Key context that makes this hard:
- Drivers usually enter an **airport queue** (FIFO / priority rules). A driver or rider cancellation can be especially costly: the driver may lose their queue position and have to leave the holding lot and re-enter.
- Riders at airports are a special segment: navigation to pickup zones is confusing, many are **one-time users**, and trip intent (business vs personal, luggage, group) varies.
- There are likely **network effects / interference**: changing dispatch, pricing, or guidance for some users affects others waiting in the same shared queue (SUTVA is violated).
- Standard experimentation is hard: geo tests are difficult (few airports, spillover), switchbacks may be operationally risky, and diff-in-diff is biased by strong **time-varying confounding** (flight arrival waves, weather, events, seasonality).
**Goal:** reduce the airport trip cancellation rate **without harming marketplace health**.
Assume access to standard marketplace logs (trip lifecycle events, dispatch events, queue position changes, app events), driver/rider attributes, and airport / terminal / pickup-zone identifiers.
Answer the following:
1. **Problem framing & metrics.** Define **supply**, **demand**, and **marketplace health** for airport pickups. Propose a **primary metric** (or small set) for "reduce cancellations" plus **diagnostic** and **guardrail** metrics. Be explicit about definitions (what counts as a cancellation, by whom, time windows). Discuss **segmentation** (business vs personal, first-time vs repeat, terminal / pickup-zone complexity) and how it guards against Simpson's paradox.

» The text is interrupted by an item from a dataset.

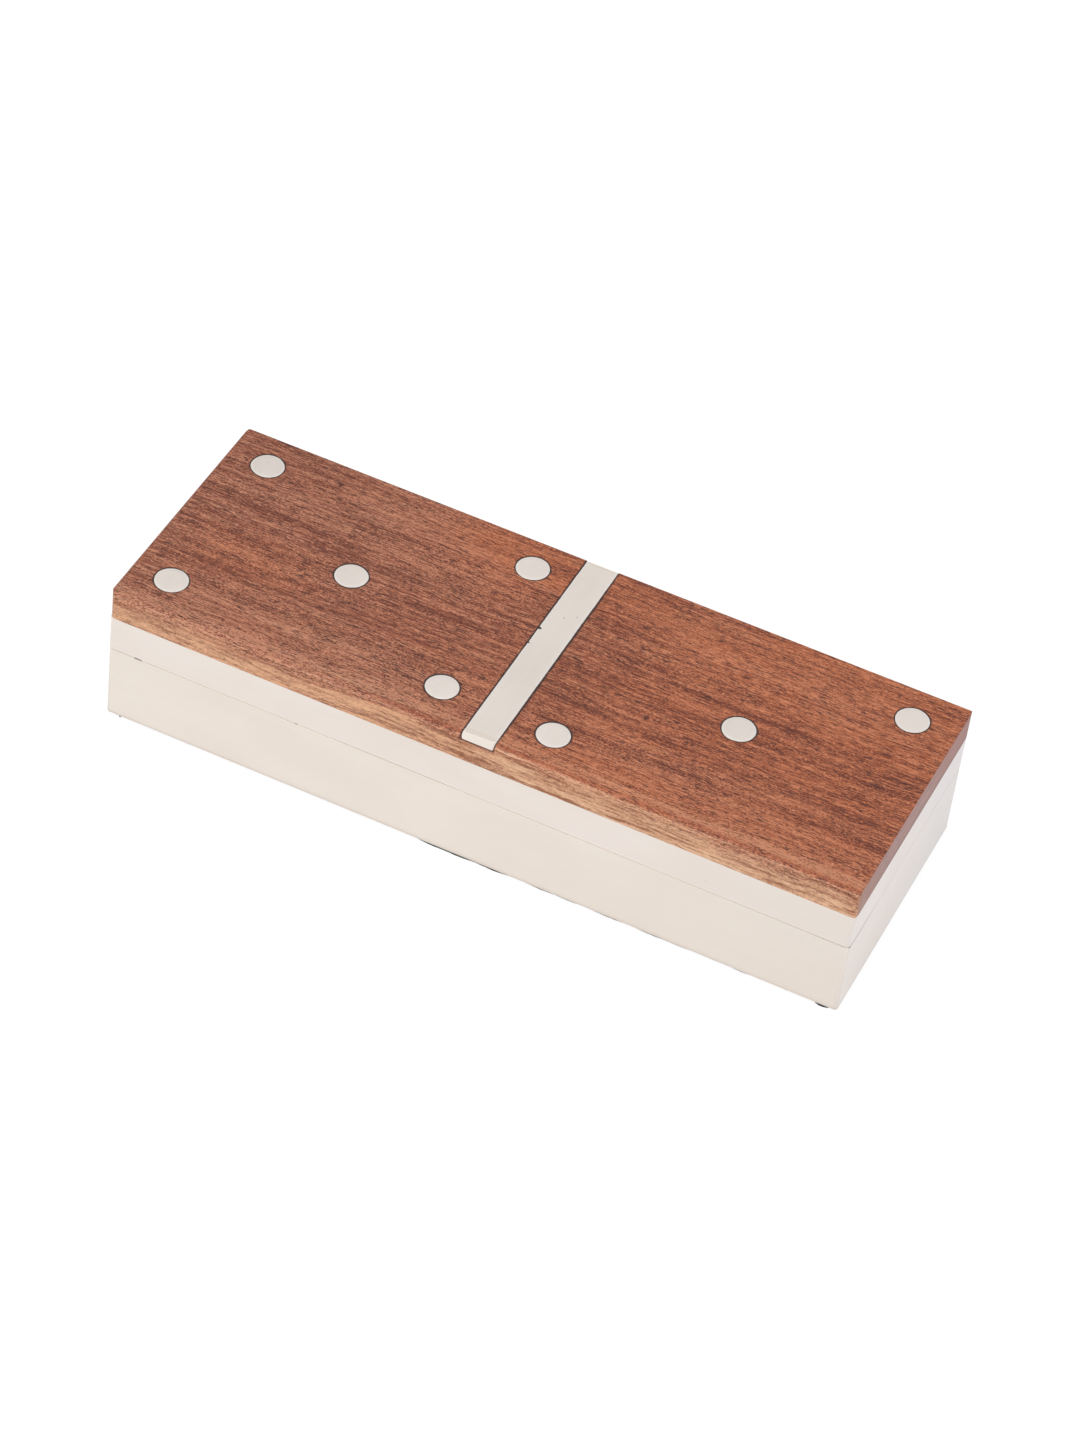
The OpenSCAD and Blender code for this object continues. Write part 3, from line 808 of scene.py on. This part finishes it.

2. **Hypotheses.** Generate plausible, testable hypotheses for why cancellations happen at airports — for **(a) drivers** and **(b) riders** — and include at least one **behavioral / psychology** hypothesis. For each, name the signals you would look for.
3. **Causal identification / experiment design.** Given interference from the shared queue, time-varying confounding, and a limited number of airports (you cannot turn the feature off for an entire region), propose one or more practical designs to estimate the causal impact of an intervention. Address how each handles interference, time variation, and operational constraints. Cover the spectrum from randomized to quasi-experimental approaches.
4. **Satisfaction measurement, data needs, biases, and communication.** Propose **data-driven proxy metrics for driver and rider satisfaction** specific to airports, and explain their limitations. List the **data you would need** and the **main confounders / biases** you would worry about. Explain how you would **communicate the tradeoffs** of an intervention to stakeholders.
Quick Answer: A PayPal Data Scientist onsite product-sense and causal-inference case: design a measurement framework, hypotheses, and experimentation strategy to reduce airport ride cancellations in a ride-hailing marketplace without harming marketplace health. It tests metric trees, interference-aware experiment design (switchback, partial-population, encouragement/IV), satisfaction proxies, confounder handling, and stakeholder communication.